L’universalité de la science rend peut-être la science aussi stationnaire que la concentration. On dirait qu’il n’y a jamais eu qu’une certaine mesure d’idées départie au genre humain, à toutes ses périodes. Ainsi le système de l’égalité est venu s’appliquer au monde intellectuel : il semblerait qu’on veut y substituer aussi la division indéfinie des propriétés au droit d’aînesse.
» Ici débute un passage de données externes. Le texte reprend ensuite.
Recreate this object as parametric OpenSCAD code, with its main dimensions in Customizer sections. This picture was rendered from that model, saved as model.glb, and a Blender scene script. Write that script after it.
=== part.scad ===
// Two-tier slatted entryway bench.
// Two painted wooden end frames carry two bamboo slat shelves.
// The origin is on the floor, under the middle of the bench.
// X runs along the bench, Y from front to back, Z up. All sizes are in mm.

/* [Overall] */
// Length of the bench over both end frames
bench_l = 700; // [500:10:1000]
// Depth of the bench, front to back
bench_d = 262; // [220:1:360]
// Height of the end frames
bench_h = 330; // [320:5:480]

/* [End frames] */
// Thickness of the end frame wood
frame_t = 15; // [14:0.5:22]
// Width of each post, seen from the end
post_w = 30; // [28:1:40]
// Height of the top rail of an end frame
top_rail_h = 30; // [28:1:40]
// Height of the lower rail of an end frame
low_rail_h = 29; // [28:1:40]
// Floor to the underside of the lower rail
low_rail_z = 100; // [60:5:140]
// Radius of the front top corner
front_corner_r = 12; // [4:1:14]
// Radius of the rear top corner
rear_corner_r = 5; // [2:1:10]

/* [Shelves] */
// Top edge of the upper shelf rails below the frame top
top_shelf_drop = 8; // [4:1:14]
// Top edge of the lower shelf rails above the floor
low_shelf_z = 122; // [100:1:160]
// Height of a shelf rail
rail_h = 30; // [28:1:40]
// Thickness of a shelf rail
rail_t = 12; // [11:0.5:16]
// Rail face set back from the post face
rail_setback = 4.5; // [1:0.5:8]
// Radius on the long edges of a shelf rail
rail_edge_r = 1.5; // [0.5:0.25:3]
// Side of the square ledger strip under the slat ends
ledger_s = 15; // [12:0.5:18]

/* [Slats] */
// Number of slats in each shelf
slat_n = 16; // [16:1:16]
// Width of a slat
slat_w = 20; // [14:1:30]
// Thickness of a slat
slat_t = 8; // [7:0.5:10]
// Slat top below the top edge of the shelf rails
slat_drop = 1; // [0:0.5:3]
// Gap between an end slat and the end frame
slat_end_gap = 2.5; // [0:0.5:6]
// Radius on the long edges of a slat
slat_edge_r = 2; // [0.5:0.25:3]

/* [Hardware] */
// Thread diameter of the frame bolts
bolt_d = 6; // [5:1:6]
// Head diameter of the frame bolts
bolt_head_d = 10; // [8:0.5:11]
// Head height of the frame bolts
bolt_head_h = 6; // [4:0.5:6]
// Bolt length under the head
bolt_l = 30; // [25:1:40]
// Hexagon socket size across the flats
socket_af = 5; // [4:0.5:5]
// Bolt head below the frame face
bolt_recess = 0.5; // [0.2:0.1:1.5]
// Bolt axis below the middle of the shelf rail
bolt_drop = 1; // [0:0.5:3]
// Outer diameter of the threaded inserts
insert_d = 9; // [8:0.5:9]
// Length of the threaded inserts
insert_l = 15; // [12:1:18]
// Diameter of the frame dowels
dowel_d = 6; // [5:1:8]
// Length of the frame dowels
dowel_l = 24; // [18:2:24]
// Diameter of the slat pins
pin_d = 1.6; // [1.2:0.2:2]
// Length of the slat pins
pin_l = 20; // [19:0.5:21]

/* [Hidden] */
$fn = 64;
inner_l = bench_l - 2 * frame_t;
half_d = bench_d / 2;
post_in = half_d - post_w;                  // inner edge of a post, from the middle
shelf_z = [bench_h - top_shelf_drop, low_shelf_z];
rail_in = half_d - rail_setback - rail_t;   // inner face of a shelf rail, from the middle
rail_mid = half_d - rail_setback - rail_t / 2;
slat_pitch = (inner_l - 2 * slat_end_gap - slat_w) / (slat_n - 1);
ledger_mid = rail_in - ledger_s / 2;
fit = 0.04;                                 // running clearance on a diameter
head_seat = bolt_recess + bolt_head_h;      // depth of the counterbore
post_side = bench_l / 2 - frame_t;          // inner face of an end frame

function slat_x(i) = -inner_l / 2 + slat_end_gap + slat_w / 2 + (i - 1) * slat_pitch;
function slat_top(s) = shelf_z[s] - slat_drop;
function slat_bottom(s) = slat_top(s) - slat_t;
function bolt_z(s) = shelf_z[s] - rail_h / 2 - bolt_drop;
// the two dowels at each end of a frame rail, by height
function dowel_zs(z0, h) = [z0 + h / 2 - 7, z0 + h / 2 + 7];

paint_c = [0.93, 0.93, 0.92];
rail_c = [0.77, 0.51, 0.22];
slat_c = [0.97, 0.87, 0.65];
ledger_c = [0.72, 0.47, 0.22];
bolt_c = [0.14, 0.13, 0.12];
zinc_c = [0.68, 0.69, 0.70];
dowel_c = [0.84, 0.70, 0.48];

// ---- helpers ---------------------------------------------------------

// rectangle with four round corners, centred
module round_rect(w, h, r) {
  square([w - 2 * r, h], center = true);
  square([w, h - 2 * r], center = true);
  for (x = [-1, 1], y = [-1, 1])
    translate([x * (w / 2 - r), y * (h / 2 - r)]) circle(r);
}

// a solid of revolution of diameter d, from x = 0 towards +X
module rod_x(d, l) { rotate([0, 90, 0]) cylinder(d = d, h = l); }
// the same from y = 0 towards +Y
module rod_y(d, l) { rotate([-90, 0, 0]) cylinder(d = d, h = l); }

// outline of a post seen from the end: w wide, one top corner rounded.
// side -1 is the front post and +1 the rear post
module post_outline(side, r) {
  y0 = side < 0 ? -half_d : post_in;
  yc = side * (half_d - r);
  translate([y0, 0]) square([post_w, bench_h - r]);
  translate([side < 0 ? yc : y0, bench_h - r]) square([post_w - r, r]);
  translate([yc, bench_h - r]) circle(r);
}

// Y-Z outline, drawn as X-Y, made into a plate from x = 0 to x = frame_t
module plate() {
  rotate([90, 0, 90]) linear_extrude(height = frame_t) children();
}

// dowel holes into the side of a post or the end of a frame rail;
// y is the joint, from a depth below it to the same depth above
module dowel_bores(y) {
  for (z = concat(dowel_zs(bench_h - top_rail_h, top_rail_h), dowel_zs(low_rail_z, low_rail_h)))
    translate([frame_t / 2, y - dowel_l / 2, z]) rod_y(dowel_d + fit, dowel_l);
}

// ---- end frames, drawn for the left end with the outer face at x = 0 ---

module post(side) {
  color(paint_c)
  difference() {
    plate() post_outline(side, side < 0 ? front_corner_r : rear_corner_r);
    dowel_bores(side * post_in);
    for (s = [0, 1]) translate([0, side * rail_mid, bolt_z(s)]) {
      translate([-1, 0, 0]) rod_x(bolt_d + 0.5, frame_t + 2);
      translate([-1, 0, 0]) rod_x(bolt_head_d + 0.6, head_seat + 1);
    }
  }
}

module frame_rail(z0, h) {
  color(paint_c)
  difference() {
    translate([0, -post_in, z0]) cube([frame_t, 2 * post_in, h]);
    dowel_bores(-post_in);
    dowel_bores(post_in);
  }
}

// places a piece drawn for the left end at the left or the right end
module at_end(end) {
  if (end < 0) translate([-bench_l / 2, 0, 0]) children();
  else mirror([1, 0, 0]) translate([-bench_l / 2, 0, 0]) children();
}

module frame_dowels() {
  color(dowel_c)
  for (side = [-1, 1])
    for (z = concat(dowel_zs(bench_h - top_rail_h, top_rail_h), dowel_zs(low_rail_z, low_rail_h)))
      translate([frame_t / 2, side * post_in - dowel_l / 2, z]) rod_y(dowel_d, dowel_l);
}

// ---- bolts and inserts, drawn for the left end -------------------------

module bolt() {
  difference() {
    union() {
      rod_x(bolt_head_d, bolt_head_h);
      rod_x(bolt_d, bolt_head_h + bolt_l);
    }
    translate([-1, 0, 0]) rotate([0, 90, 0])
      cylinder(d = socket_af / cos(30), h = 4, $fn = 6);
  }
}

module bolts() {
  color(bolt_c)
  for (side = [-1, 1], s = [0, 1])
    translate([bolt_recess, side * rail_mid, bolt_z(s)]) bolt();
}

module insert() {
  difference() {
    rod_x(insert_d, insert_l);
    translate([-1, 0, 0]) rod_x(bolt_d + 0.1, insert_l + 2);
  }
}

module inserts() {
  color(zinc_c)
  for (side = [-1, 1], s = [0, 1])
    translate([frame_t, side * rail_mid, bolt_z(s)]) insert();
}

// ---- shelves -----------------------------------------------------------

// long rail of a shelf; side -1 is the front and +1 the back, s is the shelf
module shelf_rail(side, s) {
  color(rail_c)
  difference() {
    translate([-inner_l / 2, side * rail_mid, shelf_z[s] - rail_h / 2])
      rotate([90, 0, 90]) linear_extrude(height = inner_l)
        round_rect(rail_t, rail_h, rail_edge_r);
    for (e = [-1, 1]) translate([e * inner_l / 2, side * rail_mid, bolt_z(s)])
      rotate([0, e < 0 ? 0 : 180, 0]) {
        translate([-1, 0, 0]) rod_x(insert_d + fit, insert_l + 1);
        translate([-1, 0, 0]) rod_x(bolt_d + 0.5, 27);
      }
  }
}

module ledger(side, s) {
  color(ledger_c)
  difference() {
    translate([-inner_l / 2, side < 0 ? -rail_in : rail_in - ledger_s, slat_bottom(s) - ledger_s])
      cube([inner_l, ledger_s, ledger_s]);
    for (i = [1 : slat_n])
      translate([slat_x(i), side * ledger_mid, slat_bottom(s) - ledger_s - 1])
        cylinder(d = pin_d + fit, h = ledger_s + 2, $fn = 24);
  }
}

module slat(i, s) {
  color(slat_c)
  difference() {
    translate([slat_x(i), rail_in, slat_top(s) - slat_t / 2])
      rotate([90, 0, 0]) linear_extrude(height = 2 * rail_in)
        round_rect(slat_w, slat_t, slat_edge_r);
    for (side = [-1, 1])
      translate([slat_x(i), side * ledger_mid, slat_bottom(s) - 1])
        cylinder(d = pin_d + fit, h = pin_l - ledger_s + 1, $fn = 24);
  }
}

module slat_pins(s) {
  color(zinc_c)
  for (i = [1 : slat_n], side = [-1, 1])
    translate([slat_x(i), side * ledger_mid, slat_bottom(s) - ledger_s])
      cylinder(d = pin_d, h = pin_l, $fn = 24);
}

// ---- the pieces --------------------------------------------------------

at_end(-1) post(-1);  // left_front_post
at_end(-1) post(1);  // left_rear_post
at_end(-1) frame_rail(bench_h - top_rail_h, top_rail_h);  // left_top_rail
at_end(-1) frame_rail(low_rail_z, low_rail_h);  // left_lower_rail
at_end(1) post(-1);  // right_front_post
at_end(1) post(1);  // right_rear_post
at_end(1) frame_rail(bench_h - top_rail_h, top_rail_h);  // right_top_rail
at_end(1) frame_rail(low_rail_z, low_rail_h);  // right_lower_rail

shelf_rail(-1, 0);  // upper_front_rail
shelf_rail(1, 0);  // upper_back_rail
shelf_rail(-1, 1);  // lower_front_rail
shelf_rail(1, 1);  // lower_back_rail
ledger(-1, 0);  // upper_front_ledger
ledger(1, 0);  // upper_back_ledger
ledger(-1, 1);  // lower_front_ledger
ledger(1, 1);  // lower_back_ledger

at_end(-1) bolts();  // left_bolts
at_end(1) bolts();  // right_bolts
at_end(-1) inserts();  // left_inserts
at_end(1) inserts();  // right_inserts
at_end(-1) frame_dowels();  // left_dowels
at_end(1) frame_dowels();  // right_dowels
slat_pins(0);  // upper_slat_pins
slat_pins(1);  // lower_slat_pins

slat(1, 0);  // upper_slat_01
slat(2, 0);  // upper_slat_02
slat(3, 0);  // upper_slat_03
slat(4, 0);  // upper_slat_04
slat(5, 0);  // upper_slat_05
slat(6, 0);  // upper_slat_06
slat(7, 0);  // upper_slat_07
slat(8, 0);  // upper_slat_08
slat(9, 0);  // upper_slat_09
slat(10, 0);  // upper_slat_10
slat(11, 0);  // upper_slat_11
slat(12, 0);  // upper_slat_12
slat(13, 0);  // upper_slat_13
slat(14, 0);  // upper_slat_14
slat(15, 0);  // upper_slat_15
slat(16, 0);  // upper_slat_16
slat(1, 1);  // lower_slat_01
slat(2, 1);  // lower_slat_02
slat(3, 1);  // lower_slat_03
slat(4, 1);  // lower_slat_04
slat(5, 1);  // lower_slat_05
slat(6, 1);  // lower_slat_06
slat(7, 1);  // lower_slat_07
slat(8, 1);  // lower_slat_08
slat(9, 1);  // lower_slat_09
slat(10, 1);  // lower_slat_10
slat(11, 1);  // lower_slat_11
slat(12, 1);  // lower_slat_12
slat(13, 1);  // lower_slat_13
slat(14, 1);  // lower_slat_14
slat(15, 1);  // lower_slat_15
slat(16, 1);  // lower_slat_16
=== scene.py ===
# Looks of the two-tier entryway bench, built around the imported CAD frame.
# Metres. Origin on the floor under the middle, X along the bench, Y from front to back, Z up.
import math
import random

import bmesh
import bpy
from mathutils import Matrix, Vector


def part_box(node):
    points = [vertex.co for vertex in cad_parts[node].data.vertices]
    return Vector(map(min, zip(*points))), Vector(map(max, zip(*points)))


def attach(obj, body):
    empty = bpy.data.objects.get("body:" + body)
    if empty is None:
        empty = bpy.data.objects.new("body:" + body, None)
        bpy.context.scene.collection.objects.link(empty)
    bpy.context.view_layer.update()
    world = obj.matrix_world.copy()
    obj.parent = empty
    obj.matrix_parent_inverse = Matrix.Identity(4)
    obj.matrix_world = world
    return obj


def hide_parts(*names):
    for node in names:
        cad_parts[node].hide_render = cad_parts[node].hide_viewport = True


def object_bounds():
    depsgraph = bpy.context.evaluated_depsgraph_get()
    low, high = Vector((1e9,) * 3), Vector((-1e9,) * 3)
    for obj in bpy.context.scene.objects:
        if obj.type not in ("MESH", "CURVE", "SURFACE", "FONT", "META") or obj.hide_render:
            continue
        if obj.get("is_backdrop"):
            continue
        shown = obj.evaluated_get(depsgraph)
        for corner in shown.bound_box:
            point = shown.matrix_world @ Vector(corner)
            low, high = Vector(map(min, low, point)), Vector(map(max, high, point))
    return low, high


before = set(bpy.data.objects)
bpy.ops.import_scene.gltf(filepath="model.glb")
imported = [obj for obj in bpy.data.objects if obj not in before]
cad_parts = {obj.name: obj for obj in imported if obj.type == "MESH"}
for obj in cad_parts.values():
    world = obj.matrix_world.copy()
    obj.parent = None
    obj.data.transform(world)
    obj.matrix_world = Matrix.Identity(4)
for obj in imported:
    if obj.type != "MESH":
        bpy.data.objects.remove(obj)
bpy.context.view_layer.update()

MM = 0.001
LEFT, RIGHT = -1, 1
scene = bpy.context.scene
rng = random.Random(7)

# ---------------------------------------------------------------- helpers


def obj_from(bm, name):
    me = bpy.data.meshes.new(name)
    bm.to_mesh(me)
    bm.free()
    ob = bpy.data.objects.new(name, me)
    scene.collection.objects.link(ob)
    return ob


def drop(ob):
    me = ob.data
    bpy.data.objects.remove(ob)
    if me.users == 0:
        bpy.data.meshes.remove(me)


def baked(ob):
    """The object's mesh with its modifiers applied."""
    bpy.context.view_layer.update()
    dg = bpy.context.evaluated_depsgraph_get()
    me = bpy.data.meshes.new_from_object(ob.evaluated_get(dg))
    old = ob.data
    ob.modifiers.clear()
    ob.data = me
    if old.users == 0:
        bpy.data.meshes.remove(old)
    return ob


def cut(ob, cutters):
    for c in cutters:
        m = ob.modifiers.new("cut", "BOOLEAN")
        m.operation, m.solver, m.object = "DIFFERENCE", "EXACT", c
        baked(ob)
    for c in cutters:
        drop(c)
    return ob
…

Il va sans doute venir un moment où nul ne pourra se distinguer entre tous : voyez déjà comme toutes les réputations qui croissent encore au milieu de nous ont peine à se traîner du jour au lendemain.

L’ère nouvelle n’est donc point, comme on l’a cru, celle de la liberté civile, ni même celle de l’égalité devant la loi, et de l’admissibilité de tous à tous les emplois : c’est l’ère de l’indépendance et de l’énergie de la pensée ; celle des lois écrites substituées aux lois traditionnelles ; celle des institutions sociales et des institutions religieuses marchant sur deux lignes séparées ; celle du bien-être social appliqué à toutes les classes ; celle de la raison humaine devenue adulte, et s’ingérant de décider par sa propre autorité ; celle de la démonstration rigoureuse, qui repousse les axiomes en géométrie et les préjugés en politique ; celle du discrédit des faits antérieurs pris comme base convenue et incontestable ; celle de l’opinion consultée à chaque instant, et à part même de toute conjoncture nouvelle.

XI

Le problème de l’origine de la société étant intimement lié à celui de l’origine du langage, nous avons dû examiner en même temps ces deux problèmes pour les résoudre de la même manière. Il a fallu partir de l’existence de la société pour raisonner avec certitude sur le nouvel ordre de choses qui tend à s’établir, quelque indépendant qu’il soit d’ailleurs de tout ce qui a précédé, comme il a fallu partir du don primitif de la parole pour arriver à expliquer l’émancipation graduelle de la pensée : c’est ce qui nous reste à faire pour achever le tableau de l’âge actuel de l’esprit humain. Mais auparavant présentons, dans son ensemble, la théorie de la parole, en y comprenant l’esquisse rapide des destinées de la langue française. Nous nous arrêterons ensuite quelques instants sur les résultats et les conséquences des idées qu’un tel développement aura fait naître en nous ; mais ce sera toujours sans nous permettre aucun conseil de direction, ni aucune vue pour l’application de ces résultats et de ces conséquences. Je laisse cela aux habiles, comme je l’ai déjà dit. Le sentiment de l’avenir repose d’ordinaire dans le passé ; s’il est vrai que le passé nous échappe, nous ne pouvons pas en tirer des documents pour l’avenir. Dans tous les cas, le moment n’est pas encore venu de prévoir ; il ne peut toutefois tarder d’arriver. Seulement il est certain, dès à présent, que si nous ne sommes plus sous la tutelle immédiate des traditions, nous sommes encore sous l’empire et l’influence de ce qui a été primitivement fondé par elles, tant est grande l’énergie de cette volonté toute-puissante qui n’a eu besoin que de s’exercer une fois pour que les choses existassent toujours.